JERUSALEM (Reuters) - Israel plans to revoke the media credentials of Al Jazeera TV journalists, close its Jerusalem bureau and pull the Qatar-based station’s broadcasts from local cable and satellite providers, Communications Minister Ayoub Kara said on Sunday.
The closure did not appear imminent, however, and an Israeli official said a legal process was still required to implement most of the proposed steps.
The Israeli move adds further pressure on Qatar, which has been involved in a dispute with four of its Arab neighbours.
Kara said the measures were intended to bolster Israel’s security and “to bring a situation that channels based in Israel will report objectively”.
Al Jazeera said Kara’s comments were unsubstantiated and it would take all necessary legal measures if Israel acts on its threat.
Journalists working for the pan-Arab station in Israel said they did not expect imminent moves against them.
“Al Jazeera Media Network denounces this decision, which comes in the context of a campaign that was initiated by a statement made earlier by Israeli Prime Minister Benjamin Netanyahu...” Al Jazeera said in a statement late on Sunday.
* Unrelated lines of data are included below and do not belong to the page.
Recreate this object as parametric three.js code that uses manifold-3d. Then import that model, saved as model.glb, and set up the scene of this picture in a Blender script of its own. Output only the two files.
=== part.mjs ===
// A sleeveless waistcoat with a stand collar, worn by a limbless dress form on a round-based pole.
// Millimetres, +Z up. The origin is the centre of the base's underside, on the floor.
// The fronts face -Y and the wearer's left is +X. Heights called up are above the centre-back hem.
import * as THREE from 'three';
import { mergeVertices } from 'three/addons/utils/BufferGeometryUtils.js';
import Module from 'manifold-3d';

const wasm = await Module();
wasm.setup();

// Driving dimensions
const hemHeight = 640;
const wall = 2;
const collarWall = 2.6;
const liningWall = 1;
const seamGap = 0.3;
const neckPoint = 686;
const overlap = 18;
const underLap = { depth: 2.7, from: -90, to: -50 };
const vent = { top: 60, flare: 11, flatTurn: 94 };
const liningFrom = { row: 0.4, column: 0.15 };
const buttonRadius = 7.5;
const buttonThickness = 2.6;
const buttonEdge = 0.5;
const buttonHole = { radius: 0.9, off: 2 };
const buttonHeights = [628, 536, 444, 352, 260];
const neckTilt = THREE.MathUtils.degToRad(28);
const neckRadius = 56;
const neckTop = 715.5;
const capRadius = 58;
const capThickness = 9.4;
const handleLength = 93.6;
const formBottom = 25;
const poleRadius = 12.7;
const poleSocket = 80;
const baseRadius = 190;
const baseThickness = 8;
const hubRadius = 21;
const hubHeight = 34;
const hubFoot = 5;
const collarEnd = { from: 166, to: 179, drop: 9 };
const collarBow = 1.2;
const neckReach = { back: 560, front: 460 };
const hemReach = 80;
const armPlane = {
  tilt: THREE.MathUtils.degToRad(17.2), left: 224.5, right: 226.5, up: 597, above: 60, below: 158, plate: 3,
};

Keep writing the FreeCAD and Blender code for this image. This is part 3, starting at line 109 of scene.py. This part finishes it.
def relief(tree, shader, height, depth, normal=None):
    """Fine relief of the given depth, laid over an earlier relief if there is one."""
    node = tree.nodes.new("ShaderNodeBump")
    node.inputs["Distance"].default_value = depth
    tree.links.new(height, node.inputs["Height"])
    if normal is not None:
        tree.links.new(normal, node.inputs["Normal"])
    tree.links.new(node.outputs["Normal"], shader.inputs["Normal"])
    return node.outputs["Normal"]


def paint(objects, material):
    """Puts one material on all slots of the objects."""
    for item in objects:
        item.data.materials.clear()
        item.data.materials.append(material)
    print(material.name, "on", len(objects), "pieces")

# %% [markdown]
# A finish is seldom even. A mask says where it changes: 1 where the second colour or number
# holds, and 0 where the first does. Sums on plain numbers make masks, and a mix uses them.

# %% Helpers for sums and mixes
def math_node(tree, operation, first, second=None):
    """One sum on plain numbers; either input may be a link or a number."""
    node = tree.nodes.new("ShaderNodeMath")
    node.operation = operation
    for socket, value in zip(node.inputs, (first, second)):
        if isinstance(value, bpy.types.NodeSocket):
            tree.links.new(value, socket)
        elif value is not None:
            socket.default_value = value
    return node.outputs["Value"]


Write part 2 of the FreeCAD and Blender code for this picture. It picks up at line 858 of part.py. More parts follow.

Last month, Netanyahu said he would work to shut the network’s offices in Israel, accusing it of inciting violence in Jerusalem, including over an Old City site that is holy to both Muslims and Jews.
Kara said he would ask the Government Press Office to revoke the accreditation of Al Jazeera’s journalists in Israel, where it has about 30 staff. Cable and satellite providers have expressed their willingness to turn off its broadcasts, he said.
Kara added that he had asked Internal Security Minister Gilad Erdan to use his powers to close the station’s offices in Israel, although a spokesman for Erdan said he doubted the minister had the authority to do so.
“Our ministry is not the address. Try the police,” spokesman Daniel Bar said.
Asked if shutting down Al Jazeera’s operations would make Israel appear to oppose freedom of the press, an official close to the prime minister said the country accepted diverse opinions but not incitement.
“The prime minister is not too pleased with the constant incitement that you see and hear on Al Jazeera, a lot of it in Arabic. There is a lot being broadcast on that channel that is frankly dangerous,” the official said.
“There is no shortage of free speech in this country. There are plenty of dissenting voices. In democratic countries there are also things that are unacceptable, and a lot of what Al Jazeera is saying and broadcasting falls into that category.”
In his news conference, to which Al Jazeera was not invited, Kara said steps had to be taken against “media, which has been determined by almost all Arab countries to actually be a supporter of terror, and we know this for certain.”
“We have identified media outlets that do not serve freedom of speech but endanger the security of Israel’s citizens, and the main instrument has been Al Jazeera,” Kara said.
He was referring to recent violence in and around a Jerusalem site that is revered by Muslims and Jews in which six Palestinians and five Israelis, including two policemen, were killed.
Al Jazeera said in July that Israel was aligning itself with four Arab states - Saudi Arabia, the United Arab Emirates, Egypt and Bahrain - that have severed diplomatic and commercial ties with Qatar.
The Foreign Press Association in Israel criticised the planned moves.
“Changing the law in order to shut down a media organisation for political reasons is a slippery slope,” association executive secretary Glenys Sugarman said.
Al Jazeera has also faced government censure in Egypt. In 2014, Egypt jailed three of the network’s staffers for seven years and closed its offices. Two staffers have been released but a third remains imprisoned.